‘Poetic license’ turns history and fact on their ends
Published 11:50 am Friday, July 24, 2015
Every time I watch a movie on television or a DVD based on some actual historic event, especially one based on a book I’ve read, I’m surprised at how the producers and writers managed to twist and turn the facts and the events to play to the plot.
The act is called “poetic license.” I call it an eight-letter barnyard word that I’m not allowed to use in the paper (we’re a community newspaper).
My disgust at a screenwriter’s, or a producer’s or director’s, liberty to play fast and loose with an author’s work arose the other day as our publisher, Tim Reeves, and I discussed the HBO miniseries, “The Pacific.” The series is great TV, and a great story about a true event, but the producers took, I believe, too much liberty on one of the books used as a basis for the series.
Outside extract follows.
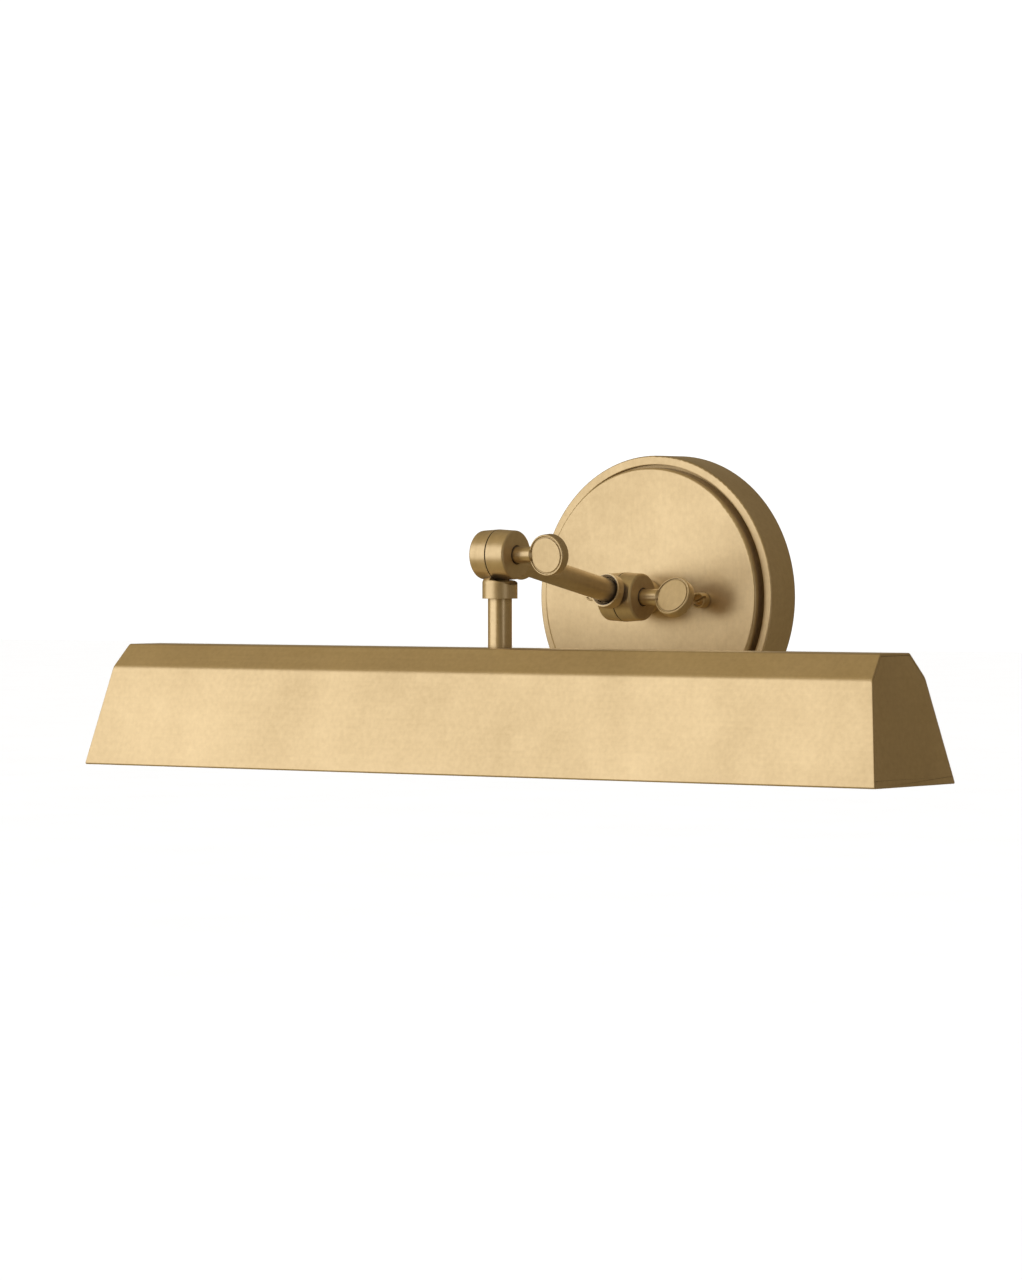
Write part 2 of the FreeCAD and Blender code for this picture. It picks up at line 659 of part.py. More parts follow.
def lamp_socket(side):
    """Moulded lamp holder: closed back, open front, hollow threaded boss through the bracket leg."""
    back = STRAP_HALF
    body = cylinder(LAMP_SOCKET_RADIUS, V(back, 0, 0), X, LAMP_SOCKET_LENGTH)
    rims = [e for e in body.Edges if e.Length > LAMP_SOCKET_RADIUS * 5]
    body = body.makeFillet(1.2, rims)
    well = V(back + LAMP_SOCKET_BACK, 0, 0)
    body = body.cut(cylinder(SCREW_SHELL_RADIUS + 0.02, well, X, LAMP_SOCKET_LENGTH))
    body = body.fuse(cylinder(THREAD_RADIUS, V(back - 6, 0, 0), X, 8))
    body = body.cut(cylinder(2.6, V(back - 7, 0, 0), X, 16))
    return lamp_place(tidy(body), side)


def socket_nuts():
    nuts = []
    for side in (-1, 1):
        start = V(STRAP_HALF - STRAP_SHEET, 0, 0)
        nuts.append(lamp_place(hexagon(PIPE_NUT_FLATS, start, -X, PIPE_NUT, THREAD_RADIUS + SLIP), side))
    return Part.makeCompound(nuts)


def screw_shell(side):
    """Thin brass cup lining the lamp holder."""
    start = V(STRAP_HALF + LAMP_SOCKET_BACK, 0, 0)
    body = cylinder(SCREW_SHELL_RADIUS, start, X, 25.0)
    body = body.cut(cylinder(SCREW_SHELL_RADIUS - SCREW_SHELL_SHEET, start + X * SCREW_SHELL_SHEET, X, 30))
    return lamp_place(body, side)


def bulb_base(side):
    """Screw cap of the bulb with its centre contact."""
    start = STRAP_HALF + LAMP_SOCKET_BACK + SCREW_SHELL_SHEET
    outline = [
        V(start, 0, 0),
        V(start, 0, 4.5),
        V(start + 1.2, 0, 4.5),
        V(start + 4.0, 0, 9.0),
        V(start + 5.0, 0, BASE_RADIUS),
        V(start + 26.0, 0, BASE_RADIUS),
        V(start + 26.0, 0, BASE_RADIUS - 0.5),
        V(start + 6.0, 0, BASE_RADIUS - 0.5),
        V(start + 6.0, 0, 0),
    ]
    return lamp_place(turned(outline, ORIGIN, X), side)


def bulb_glass(side):
    """Tubular glass envelope, open at the neck inside the cap, domed at the far end."""
    start = STRAP_HALF + LAMP_SOCKET_BACK + SCREW_SHELL_SHEET
    neck = BASE_RADIUS - 0.55
    centre = start + BULB_LENGTH - BULB_RADIUS
    inset = BULB_SHEET
    inner = BULB_RADIUS - inset
    diagonal = math.sqrt(0.5)
    mouth = V(start + 18, 0, neck)
    waist = V(start + 27, 0, neck)
    swell = V(start + 36, 0, BULB_RADIUS)
    flat = V(centre, 0, BULB_RADIUS)
    bend = V(centre + BULB_RADIUS * diagonal, 0, BULB_RADIUS * diagonal)
    tip = V(centre + BULB_RADIUS, 0, 0)
    inner_tip = V(centre + inner, 0, 0)
    inner_bend = V(centre + inner * diagonal, 0, inner * diagonal)
    inner_flat = V(centre, 0, inner)
    inner_swell = V(start + 36, 0, inner)
    inner_waist = V(start + 27, 0, neck - inset)
    inner_mouth = V(start + 18, 0, neck - inset)
    wire = Part.Wire([
        Part.makeLine(mouth, waist),
        Part.makeLine(waist, swell),
        Part.makeLine(swell, flat),
        Part.Arc(flat, bend, tip).toShape(),
        Part.makeLine(tip, inner_tip),
        Part.Arc(inner_tip, inner_bend, inner_flat).toShape(),
        Part.makeLine(inner_flat, inner_swell),
        Part.makeLine(inner_swell, inner_waist),
        Part.makeLine(inner_waist, inner_mouth),
        Part.makeLine(inner_mouth, mouth),
    ])
    return lamp_place(Part.Face(wire).revolve(ORIGIN, X, 360), side)


def head_leads():
    """Two leads down the stem, one on to each lamp holder."""
    pair = []
    exit_z = UPPER_PIVOT.z - STEM_DROP - 14.0
    for side in (-1, 1):
        across = V(0, side * LEAD_APART, 0)
        top = UPPER_PIVOT + across
        pair.append(lead([
            top - Z * LEAD_START - X * LEAD_HOLE_X,
            top - Z * LEAD_STEP - X * LEAD_HOLE_X,
            top - Z * SOCKET_FLOOR,
            V(0, SHADE_Y + side * LEAD_APART, exit_z),
            V(side * 4.5, SHADE_Y, LAMP_Z + 6),
            V(side * 5.5, SHADE_Y, LAMP_Z),
            V(side * (STRAP_HALF + 8), SHADE_Y, LAMP_Z),
        ], LEAD_RADIUS))
    return Part.makeCompound(pair)


def main():
    os.makedirs("parts", exist_ok=True)
    back = -90
    out = 90 - ARM_RISE
    save("wall_pan", wall_pan())
    save("face_disc", face_disc())
    save("mounting_bracket", mounting_bracket())
    save("bracket_studs", bracket_studs())
    save("stud_lock_nuts", stud_lock_nuts())
    save("canopy_nuts", canopy_nuts())
    save("ground_screw", ground_screw())
    save("ground_lead", ground_lead())
    save("wall_nipple", wall_nipple())
    save("nipple_washer", nipple_washer())
    save("nipple_nut", nipple_nut())
    save("supply_leads", supply_leads())
    save("wall_knuckle", clamped_half(back, LOWER_PIVOT))
    save("lower_friction_washer", friction_washer(LOWER_PIVOT))
    save("arm_lower_knuckle", screwed_half(out, LOWER_PIVOT, 0))
    save("arm_tube", arm_tube())
    save("arm_upper_knuckle", clamped_half(out + 180, UPPER_PIVOT))
    save("upper_friction_washer", friction_washer(UPPER_PIVOT))
    save("arm_leads", arm_leads())
    save("lower_knob", knob(LOWER_PIVOT, LOWER_KNOB_TURN))
    save("lower_clamp_stud", clamp_stud(LOWER_PIVOT))
    save("upper_knob", knob(UPPER_PIVOT, UPPER_KNOB_TURN))
    save("upper_clamp_stud", clamp_stud(UPPER_PIVOT))
    save("head_knuckle", screwed_half(180, UPPER_PIVOT, HEAD_COLLAR_DROP))
    save("head_stem", head_stem())
    save("stem_washer", stem_washer())
    save("stem_nut", stem_nut())
    save("shade_shell", shade_shell())
    save("socket_bracket", socket_bracket())
    save("socket_nuts", socket_nuts())
    save("head_leads", head_leads())
    for word, side in (("left", -1), ("right", 1)):
        save("shade_end_" + word, shade_end(side))
        save("socket_" + word, lamp_socket(side))
        save("screw_shell_" + word, screw_shell(side))
        save("bulb_base_" + word, bulb_base(side))
        save("bulb_glass_" + word, bulb_glass(side))


main()
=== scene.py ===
import json
import math

import bmesh
import bpy
from mathutils import Matrix, Vector


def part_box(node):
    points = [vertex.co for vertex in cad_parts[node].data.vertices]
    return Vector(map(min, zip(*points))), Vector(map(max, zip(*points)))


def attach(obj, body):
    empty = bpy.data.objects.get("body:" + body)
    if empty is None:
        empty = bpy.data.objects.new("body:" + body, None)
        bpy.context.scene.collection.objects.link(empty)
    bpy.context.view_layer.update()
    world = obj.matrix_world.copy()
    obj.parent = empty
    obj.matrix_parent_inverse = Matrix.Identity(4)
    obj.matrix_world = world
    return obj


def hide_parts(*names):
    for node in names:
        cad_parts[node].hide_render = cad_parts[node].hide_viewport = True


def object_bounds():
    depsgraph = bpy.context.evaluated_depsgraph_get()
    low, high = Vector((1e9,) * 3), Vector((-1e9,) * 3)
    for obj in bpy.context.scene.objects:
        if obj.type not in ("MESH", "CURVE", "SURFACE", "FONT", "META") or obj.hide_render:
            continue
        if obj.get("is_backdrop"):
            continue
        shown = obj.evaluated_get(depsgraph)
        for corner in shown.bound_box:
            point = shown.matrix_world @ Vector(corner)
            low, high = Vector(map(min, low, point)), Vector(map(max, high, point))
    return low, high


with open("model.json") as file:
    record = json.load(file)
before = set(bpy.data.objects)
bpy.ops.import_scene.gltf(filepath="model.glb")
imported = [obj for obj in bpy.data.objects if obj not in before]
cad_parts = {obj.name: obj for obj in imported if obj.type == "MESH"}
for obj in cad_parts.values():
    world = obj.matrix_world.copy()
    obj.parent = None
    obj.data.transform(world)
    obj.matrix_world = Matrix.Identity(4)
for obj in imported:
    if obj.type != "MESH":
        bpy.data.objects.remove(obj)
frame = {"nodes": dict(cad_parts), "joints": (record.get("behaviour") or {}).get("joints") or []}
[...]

The series is based on two superb books I’ve read, Eugene Sledge’s “With the Old Breed at Peleliu and Okinawa,” and Robert Leckie’s “Helmet for My Pillow.” The series’ third source is a collection of material on Medal of Honor recipient John Basilone, who died on Iwo Jima. All three men served with the 1st Marine Division in the Pacific during World War II. Basilone later joined the 5th Marines for Iwo Jima.
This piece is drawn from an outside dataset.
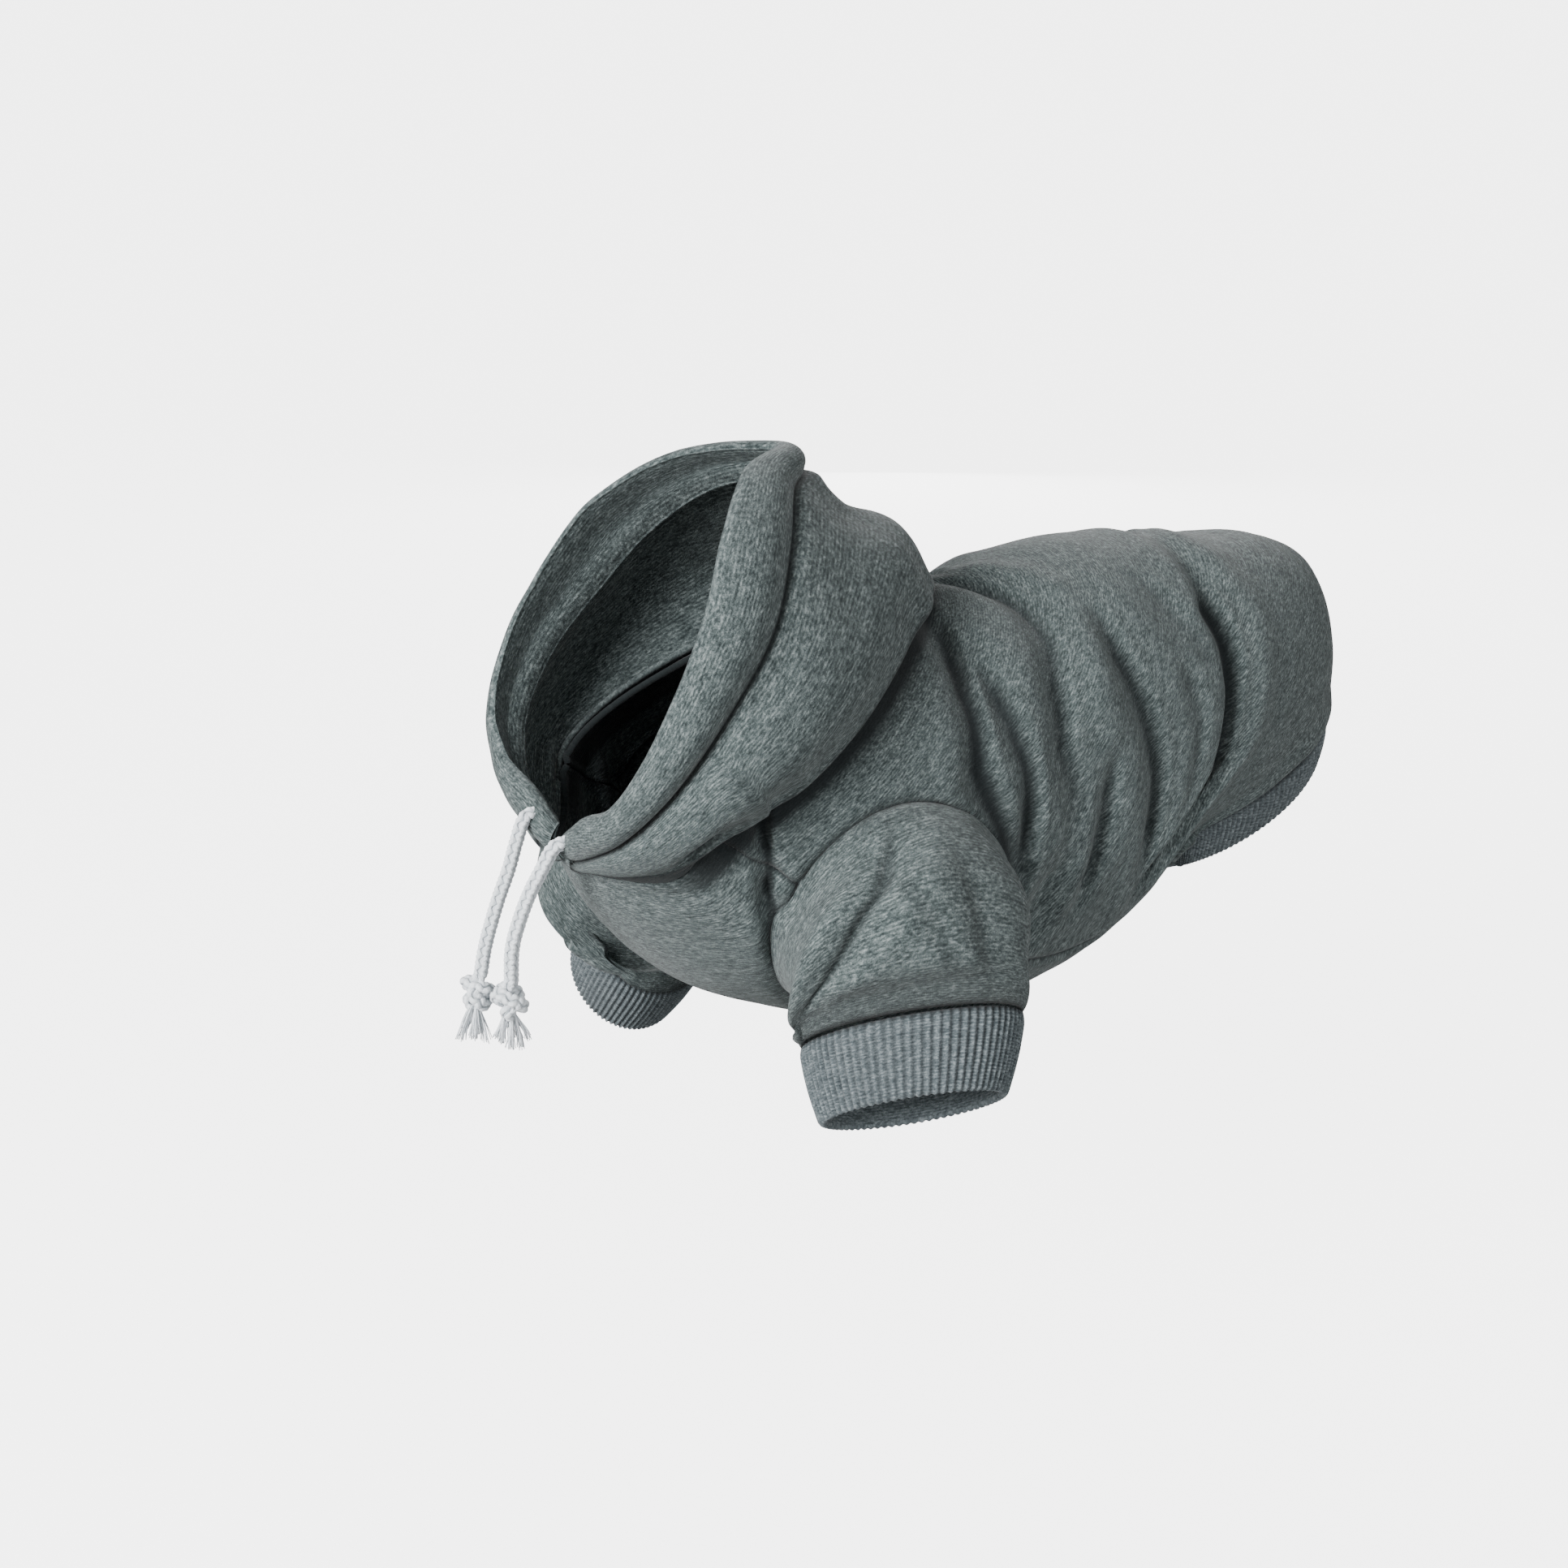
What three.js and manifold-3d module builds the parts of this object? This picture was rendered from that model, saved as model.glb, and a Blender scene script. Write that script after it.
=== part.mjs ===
// Pet hoodie in its worn form. Millimetres, +Z up, chest toward -Y, wearer's left toward +X.
// Origin: inner face of the back panel on the centre line, over the middle of the back.
import * as THREE from 'three';
import Module from 'manifold-3d';

const wasm = await Module();
wasm.setup();

// Driving sizes
const bodyLength = 390;
const chestWidth = 150;
const chestDepth = 176;
const fleeceWall = 2.4;
const ribWall = 3;
const channelThickness = 7.5;
const seamGap = 0.4;
const neckClearance = 0.93;
const liningGap = 0.9;
const cuffHeight = 25;
const ribCount = { cuff: 50, waistband: 70 };
const ribRelief = 0.9;
const cordDiameter = 5;
const cordClearance = 0.6;
const knotSize = 11;
const tasselLength = 13;
const rightSleeve = { drop: 17, spread: 24, tuck: 0.75, forward: 6 };
const armholeCutterReach = [0.12, 0.8];
const eyeletDepth = 9;
const cordInlet = 2.4;
const tasselHead = 2.4;
const lockRadius = [1.15, 0.55];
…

The series does a very good job keeping close to Sledge’s book. As for John Basilone, he was the real deal, and the series does a good job with his story.
What the series does is booger up Leckie’s story. I realized that when I read his book after seeing “The Pacific” twice. Reading a book after you’ve seen the movie is not a good thing. I learned that lesson, which I forgot, after reading from “Here to Eternity” after seeing the movie that also took extreme liberties with the book, especially with Frank Sinatra’s character, Maggio, but I won’t go into that. If you’re curious, drop me an email.
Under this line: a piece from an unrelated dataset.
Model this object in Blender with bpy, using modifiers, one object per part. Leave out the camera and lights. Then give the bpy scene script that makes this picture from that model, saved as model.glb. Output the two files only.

The reason for my carrying on is not to call people in the movie business liars, but to point out sometimes they try to stretch things a bit too much for the sake of a blockbuster or to turn what they believe is a dull story into something great. That was done once with an unknown fictional play called “Everybody Comes to Ricks.” That script was rewritten and reworked and became “Casablanca,” my favorite movie. Trying to do that to nonfiction just doesn’t work.
So don’t take what comes across on the silver screen as gospel when you see the words “based on a true story.” If you want the “true story,” find the book and read it. Then if you want to see the flick, go see it.
And you might end up doing what I do. Mutter at how wrong it is (at home I shout at the TV). But then I also repeat the dialogue during “Casablanca.” It drives my wife and daughter nuts.